PROVIDED DATA ::

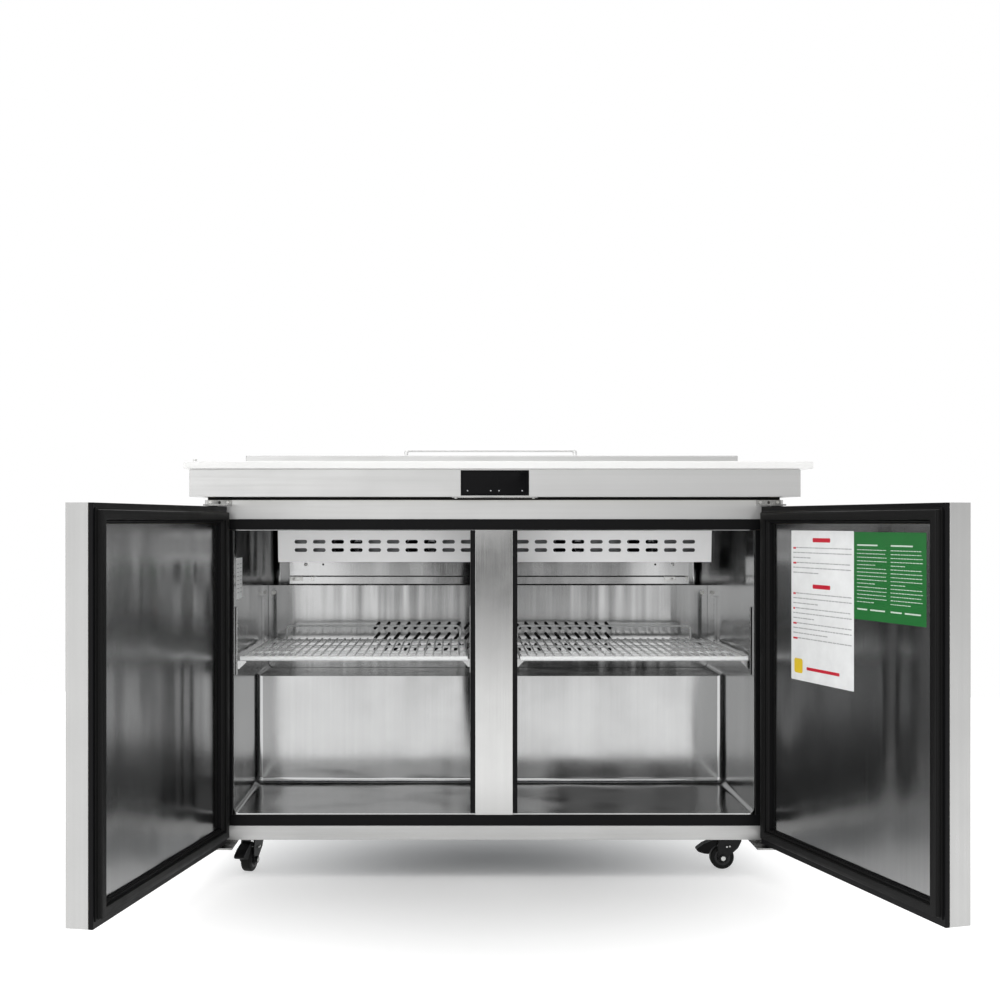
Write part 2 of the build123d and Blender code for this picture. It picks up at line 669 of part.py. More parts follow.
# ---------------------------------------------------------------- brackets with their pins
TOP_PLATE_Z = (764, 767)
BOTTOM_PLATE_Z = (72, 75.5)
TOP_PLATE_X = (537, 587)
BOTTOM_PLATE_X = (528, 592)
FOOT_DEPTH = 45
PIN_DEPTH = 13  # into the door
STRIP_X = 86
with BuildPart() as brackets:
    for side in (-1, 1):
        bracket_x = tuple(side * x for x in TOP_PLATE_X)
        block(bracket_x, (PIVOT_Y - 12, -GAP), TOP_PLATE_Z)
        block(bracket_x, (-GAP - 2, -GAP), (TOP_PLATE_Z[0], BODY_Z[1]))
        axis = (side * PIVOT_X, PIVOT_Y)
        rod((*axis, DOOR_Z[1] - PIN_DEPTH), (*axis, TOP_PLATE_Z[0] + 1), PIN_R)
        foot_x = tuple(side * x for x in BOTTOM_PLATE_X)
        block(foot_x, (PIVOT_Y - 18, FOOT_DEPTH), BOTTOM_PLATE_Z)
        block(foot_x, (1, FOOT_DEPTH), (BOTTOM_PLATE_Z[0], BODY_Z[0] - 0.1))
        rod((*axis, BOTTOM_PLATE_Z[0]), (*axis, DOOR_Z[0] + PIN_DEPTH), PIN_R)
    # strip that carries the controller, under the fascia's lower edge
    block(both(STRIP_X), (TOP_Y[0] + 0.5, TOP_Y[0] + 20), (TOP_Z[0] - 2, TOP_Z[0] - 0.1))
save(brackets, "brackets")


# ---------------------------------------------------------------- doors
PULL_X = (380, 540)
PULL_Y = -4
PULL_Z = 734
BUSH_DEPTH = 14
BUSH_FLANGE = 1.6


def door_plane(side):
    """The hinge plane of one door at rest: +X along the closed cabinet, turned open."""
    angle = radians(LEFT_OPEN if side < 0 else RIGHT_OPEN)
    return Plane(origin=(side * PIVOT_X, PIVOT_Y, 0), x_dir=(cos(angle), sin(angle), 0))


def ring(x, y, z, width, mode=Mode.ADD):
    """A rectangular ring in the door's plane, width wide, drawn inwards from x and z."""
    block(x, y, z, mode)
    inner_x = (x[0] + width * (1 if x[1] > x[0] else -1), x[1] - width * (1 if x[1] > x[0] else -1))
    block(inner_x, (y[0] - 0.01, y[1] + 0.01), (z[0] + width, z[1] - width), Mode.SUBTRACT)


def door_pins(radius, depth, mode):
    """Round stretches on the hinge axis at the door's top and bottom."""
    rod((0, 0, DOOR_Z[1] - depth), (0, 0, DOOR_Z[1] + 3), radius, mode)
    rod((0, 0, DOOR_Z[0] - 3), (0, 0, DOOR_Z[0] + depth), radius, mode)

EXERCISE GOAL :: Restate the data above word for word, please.

IN RESPONSE ::
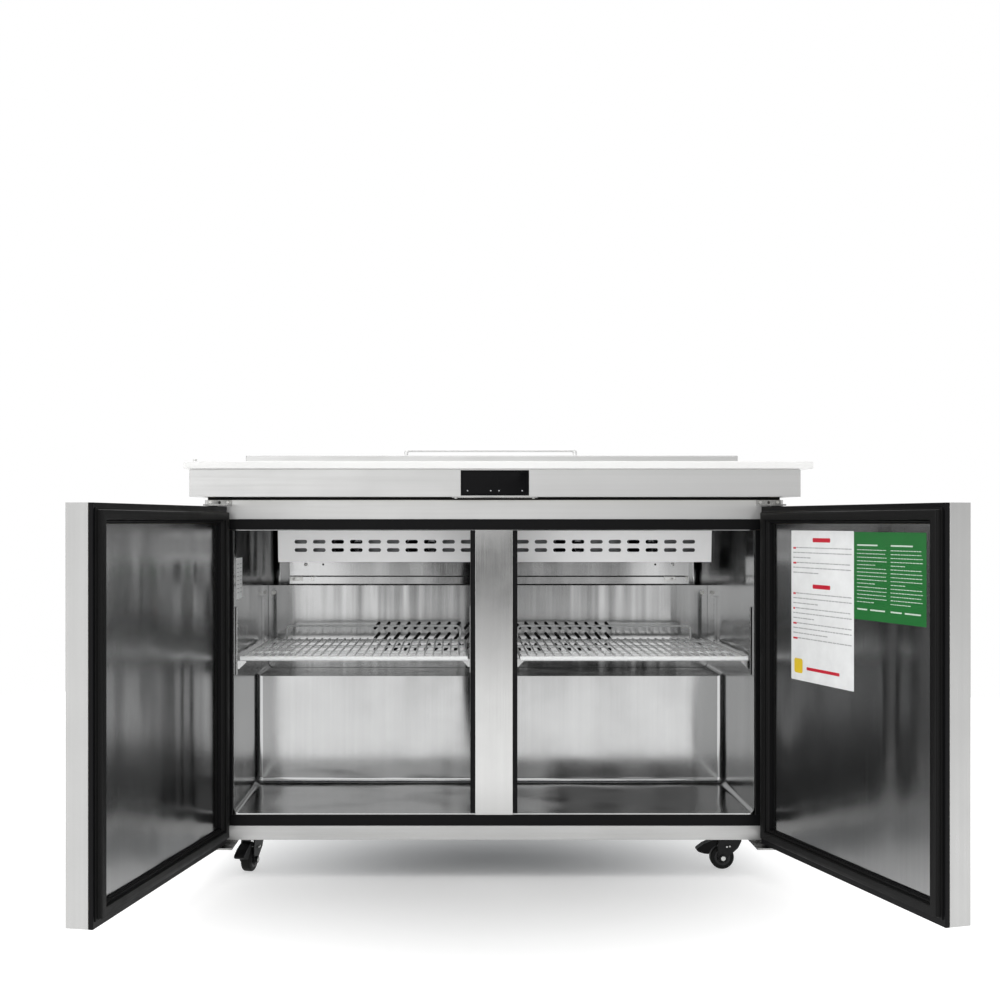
Write part 2 of the build123d and Blender code for this picture. It picks up at line 669 of part.py. More parts follow.
# ---------------------------------------------------------------- brackets with their pins
TOP_PLATE_Z = (764, 767)
BOTTOM_PLATE_Z = (72, 75.5)
TOP_PLATE_X = (537, 587)
BOTTOM_PLATE_X = (528, 592)
FOOT_DEPTH = 45
PIN_DEPTH = 13  # into the door
STRIP_X = 86
with BuildPart() as brackets:
    for side in (-1, 1):
        bracket_x = tuple(side * x for x in TOP_PLATE_X)
        block(bracket_x, (PIVOT_Y - 12, -GAP), TOP_PLATE_Z)
        block(bracket_x, (-GAP - 2, -GAP), (TOP_PLATE_Z[0], BODY_Z[1]))
        axis = (side * PIVOT_X, PIVOT_Y)
        rod((*axis, DOOR_Z[1] - PIN_DEPTH), (*axis, TOP_PLATE_Z[0] + 1), PIN_R)
        foot_x = tuple(side * x for x in BOTTOM_PLATE_X)
        block(foot_x, (PIVOT_Y - 18, FOOT_DEPTH), BOTTOM_PLATE_Z)
        block(foot_x, (1, FOOT_DEPTH), (BOTTOM_PLATE_Z[0], BODY_Z[0] - 0.1))
        rod((*axis, BOTTOM_PLATE_Z[0]), (*axis, DOOR_Z[0] + PIN_DEPTH), PIN_R)
    # strip that carries the controller, under the fascia's lower edge
    block(both(STRIP_X), (TOP_Y[0] + 0.5, TOP_Y[0] + 20), (TOP_Z[0] - 2, TOP_Z[0] - 0.1))
save(brackets, "brackets")


# ---------------------------------------------------------------- doors
PULL_X = (380, 540)
PULL_Y = -4
PULL_Z = 734
BUSH_DEPTH = 14
BUSH_FLANGE = 1.6


def door_plane(side):
    """The hinge plane of one door at rest: +X along the closed cabinet, turned open."""
    angle = radians(LEFT_OPEN if side < 0 else RIGHT_OPEN)
    return Plane(origin=(side * PIVOT_X, PIVOT_Y, 0), x_dir=(cos(angle), sin(angle), 0))


def ring(x, y, z, width, mode=Mode.ADD):
    """A rectangular ring in the door's plane, width wide, drawn inwards from x and z."""
    block(x, y, z, mode)
    inner_x = (x[0] + width * (1 if x[1] > x[0] else -1), x[1] - width * (1 if x[1] > x[0] else -1))
    block(inner_x, (y[0] - 0.01, y[1] + 0.01), (z[0] + width, z[1] - width), Mode.SUBTRACT)


def door_pins(radius, depth, mode):
    """Round stretches on the hinge axis at the door's top and bottom."""
    rod((0, 0, DOOR_Z[1] - depth), (0, 0, DOOR_Z[1] + 3), radius, mode)
    rod((0, 0, DOOR_Z[0] - 3), (0, 0, DOOR_Z[0] + depth), radius, mode)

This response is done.